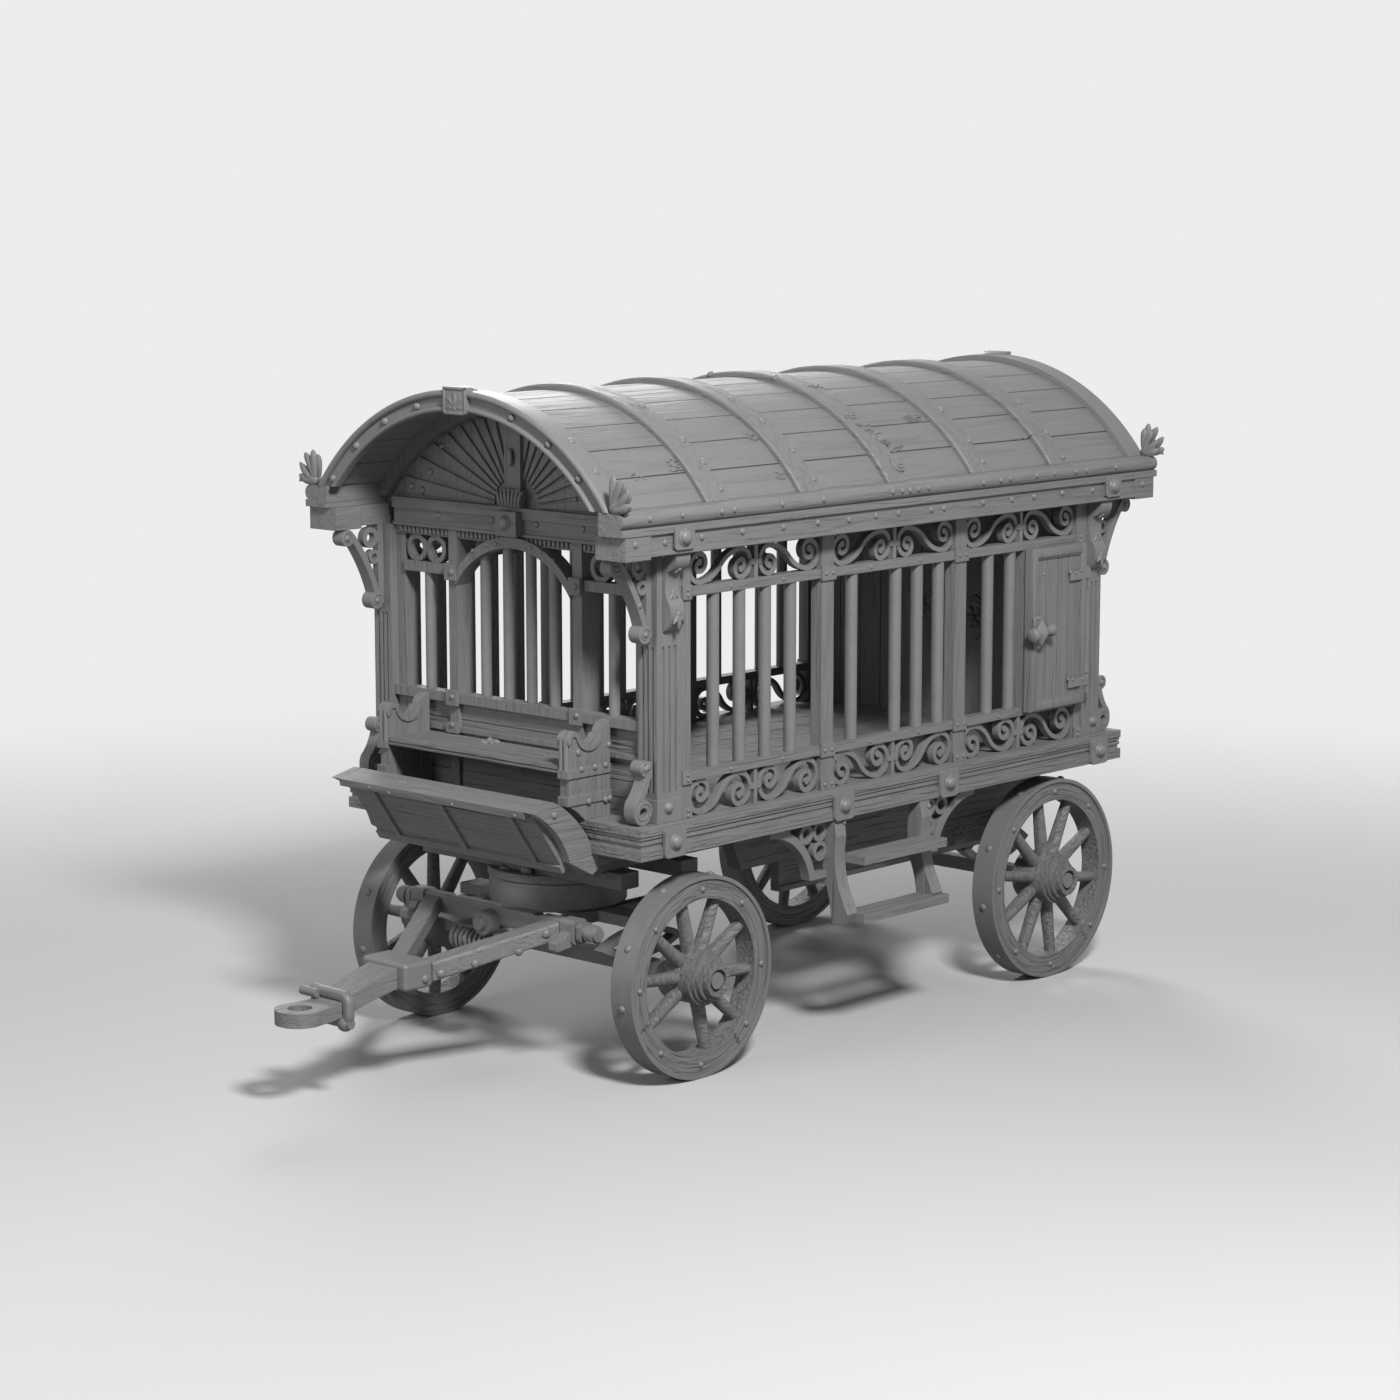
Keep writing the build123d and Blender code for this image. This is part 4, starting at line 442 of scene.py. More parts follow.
iron = forged("painted_iron", 0.205, 0.34, 0.0012)
tyre_iron = forged("tyre_iron", 0.195, 0.30, 0.0016)
carving = carved("painted_carving")
# Both finishes below are painted shade: dark colour that stands for the shadow inside the splits of the
# wheels and the hollows of the broken roof.
shadow_gap = painted_shade("shadow_gap", 40.0, 0.020, 0.050, 0.8)
painted_hollow_shade = painted_shade("painted_hollow_shade", 50.0, 0.085, 0.14, 0.7)
print("iron and carving ready")

# %% [markdown]
# ## Finishes on the construction
# Each part of the construction takes the finish that fits what it is made of and the way its boards
# run. A part's name tells both, so a short list does it. A part that isn't in the list is iron.

# %% Assign the finishes
parts_of_finish = (
    (plank_x, "roof_planks"),
    (front_timber, "front_frame"),
    (timber_x, "sill_frame chassis_beams fascia_beams eave_rails side_rails floor_joists fore_frame"),
    (timber_x, "drawbar_tongue drawbar_struts footboard_arms step_treads"),
    (timber_y, "floor_boards cross_ties rear_tie bench_seat footboard front_parapet front_bolster"),
    (timber_y, "crossbar roof_ribs"),
    (timber_z, "rear_wall front_tympanum corner_posts side_posts door_frame door_leaf bench_sides"),
    (timber_z, "step_stringers"),
    (carving, "end_arches roof_carvings roof_brackets foot_scrolls step_braces"),
)
finish_of = {name: finish for finish, names in parts_of_finish for name in names.split()}
felloe_depth = 0.112
wheel_hubs = {}
wheel_finishes = {}
for name, part in nodes.items():
    if name.startswith("wheel_"):
        low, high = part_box(name)
        hub = (Vector(low) + Vector(high)) / 2
        wheel_hubs[name] = hub
        chosen = wheel_timber("felloe_" + name, tuple(hub), hub.z - felloe_depth)
        wheel_finishes[name] = chosen
    elif name.startswith("tyre_"):
        chosen = tyre_iron
    else:
        chosen = finish_of.get(name, iron)
    part.data.materials.clear()
    part.data.materials.append(chosen.material)
print("finishes on", len(nodes), "parts;", len(wheel_hubs), "wheels")

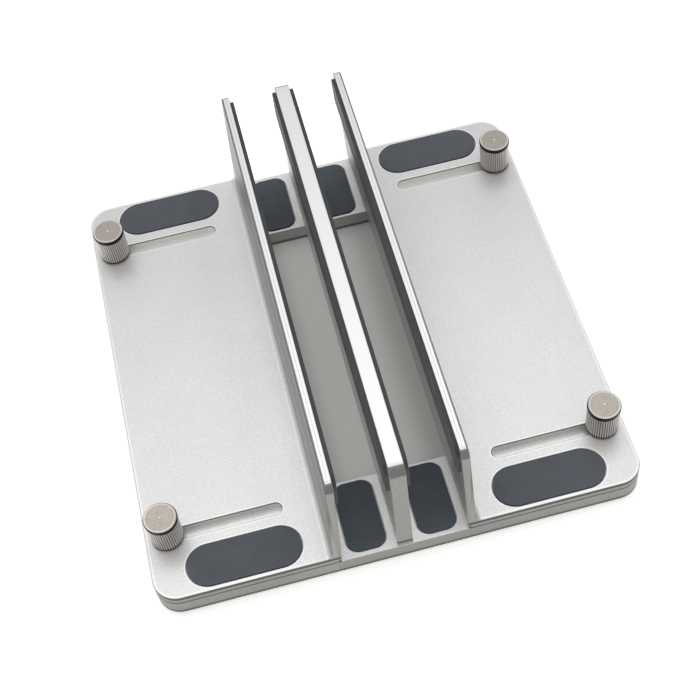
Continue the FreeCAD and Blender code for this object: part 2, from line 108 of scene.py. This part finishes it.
# Painted light and shade multiplied in at places of their own: light on the window sides and the
# base top, shade on the others.
WINDOW_SIDE_PAINTED_LIGHT = (1.65, 1.66, 1.74)
BASE_TOP_PAINTED_LIGHT = (1.22, 1.22, 1.22)
UNDER_EDGE_PAINTED_SHADE = (0.33, 0.33, 0.32)
WALL_TOP_MIDDLE_PAINTED_SHADE = (0.80, 0.80, 0.79)
WALL_TOP_OUTER_PAINTED_SHADE = (0.30, 0.30, 0.29)
SLOT_PAINTED_SHADE = (0.50, 0.50, 0.49)
UNDER_RIM_PAINTED_SHADE = (0.24, 0.24, 0.23)
SEAM_PAINTED_SHADE = (0.30, 0.30, 0.29)
UNDERSIDE_PAINTED_SHADE = (0.38, 0.38, 0.36)
# Painted highlights on edges, rims and tops, where the bevels catch the light.
EDGE_HIGHLIGHT = (0.93, 0.93, 0.93)
RIM_HIGHLIGHT = (0.96, 0.96, 0.96)
TOP_HIGHLIGHT = (0.92, 0.92, 0.92)

# Nickel: the turning marks, the knurl with painted shade in its grooves, and the places on the
# head:
# painted highlights on its edge and bevel, and painted shade in its collar and at its foot.
NICKEL_RING_SCALE = 310.0
NICKEL_GRAIN_SCALE = 900.0
NICKEL_GRAIN_SHARE = 0.72
NICKEL_MARK_DEPTH = 0.000006
NICKEL_ROUGHNESS = (0.46, 0.38)
TURNING_MARKS = [(0.2, (0.405, 0.371, 0.332)), (0.8, (0.53, 0.486, 0.436))]
KNURL_GROOVE_PAINTED_SHADE = (0.20, 0.188, 0.177)
KNURL_RIDGE = (0.72, 0.685, 0.65)
CENTRE_MARK = (0.80, 0.76, 0.72)
HEAD_EDGE_HIGHLIGHT = (0.70, 0.665, 0.625)
HEAD_BEVEL_HIGHLIGHT = (0.95, 0.92, 0.88)
HEAD_COLLAR_PAINTED_SHADE = (0.02, 0.018, 0.016)
HEAD_FOOT_PAINTED_SHADE = (0.10, 0.10, 0.095)
BEVEL_DEPTH = 0.00024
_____
● PROBLEM DETAILS
Only the lines from the opening of the material through the line with "# run. A part's" should be echoed, exactly as written.

● THE COMPLETED TASK
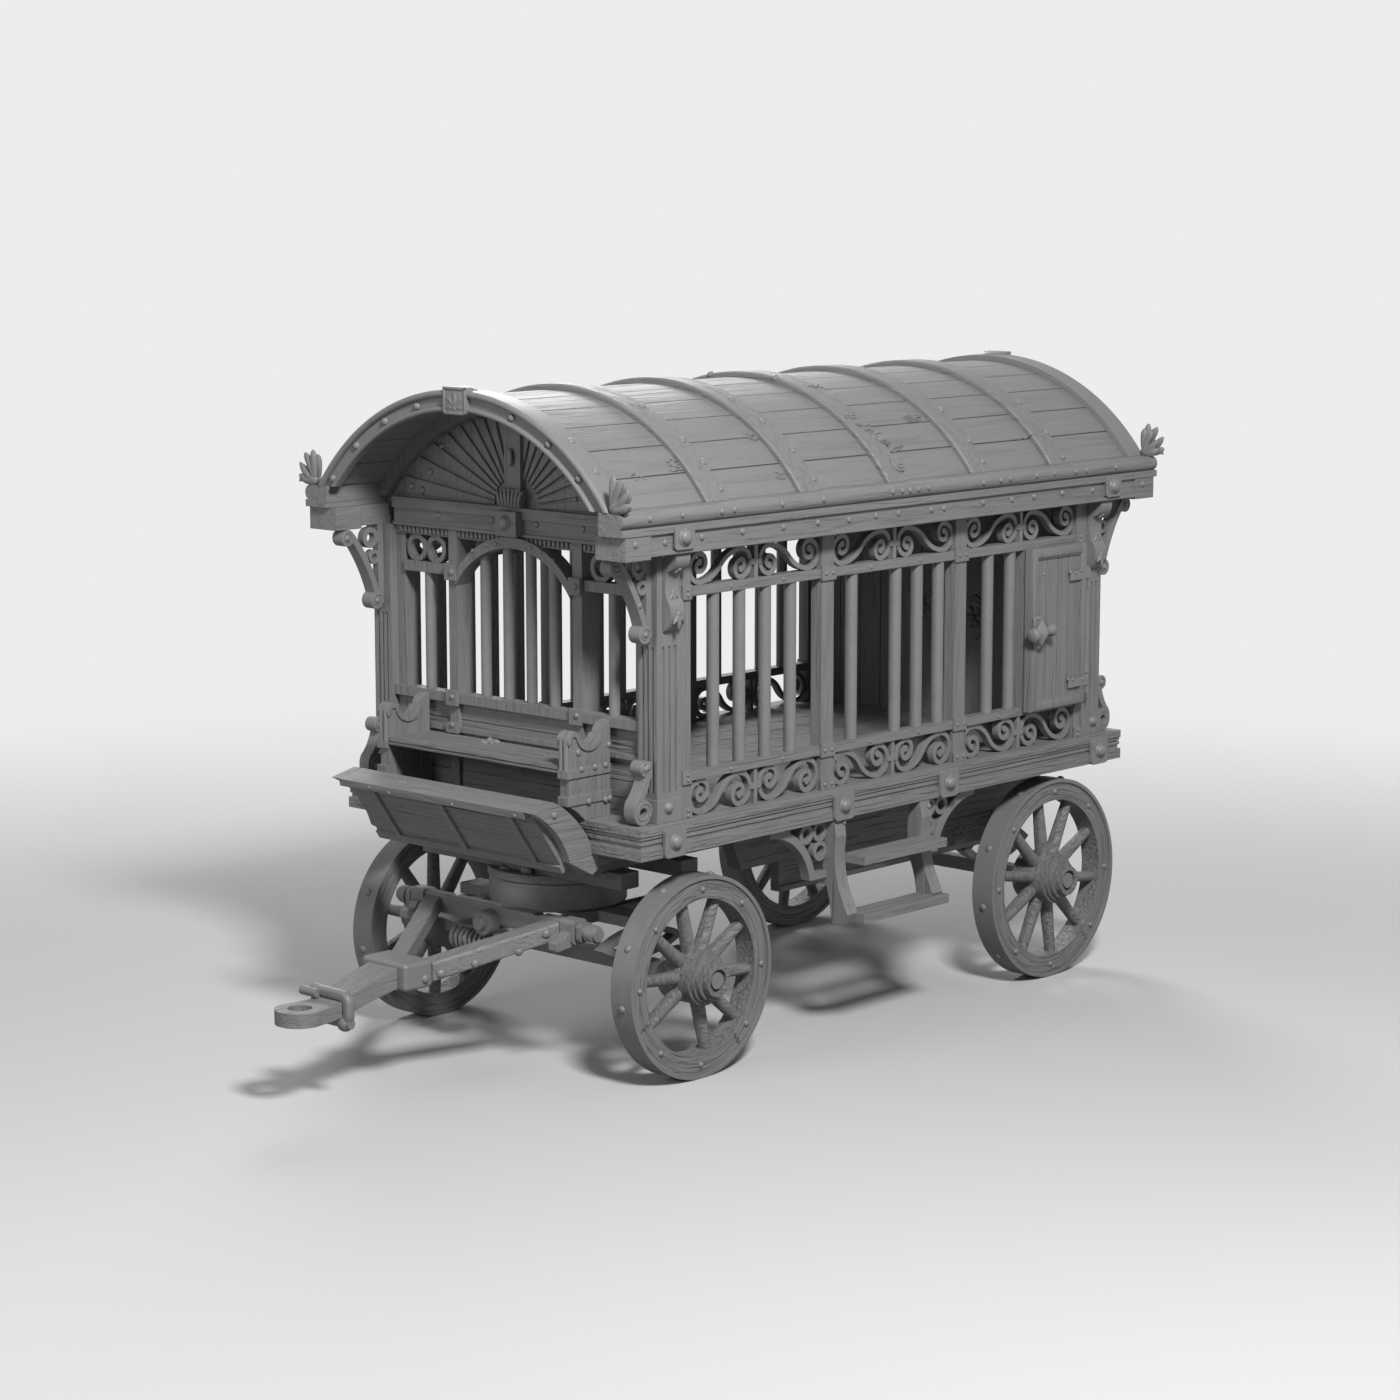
Keep writing the build123d and Blender code for this image. This is part 4, starting at line 442 of scene.py. More parts follow.
iron = forged("painted_iron", 0.205, 0.34, 0.0012)
tyre_iron = forged("tyre_iron", 0.195, 0.30, 0.0016)
carving = carved("painted_carving")
# Both finishes below are painted shade: dark colour that stands for the shadow inside the splits of the
# wheels and the hollows of the broken roof.
shadow_gap = painted_shade("shadow_gap", 40.0, 0.020, 0.050, 0.8)
painted_hollow_shade = painted_shade("painted_hollow_shade", 50.0, 0.085, 0.14, 0.7)
print("iron and carving ready")

# %% [markdown]
# ## Finishes on the construction
# Each part of the construction takes the finish that fits what it is made of and the way its boards
# run. A part's name tells both, so a short list does it. A part that isn't in the list is iron.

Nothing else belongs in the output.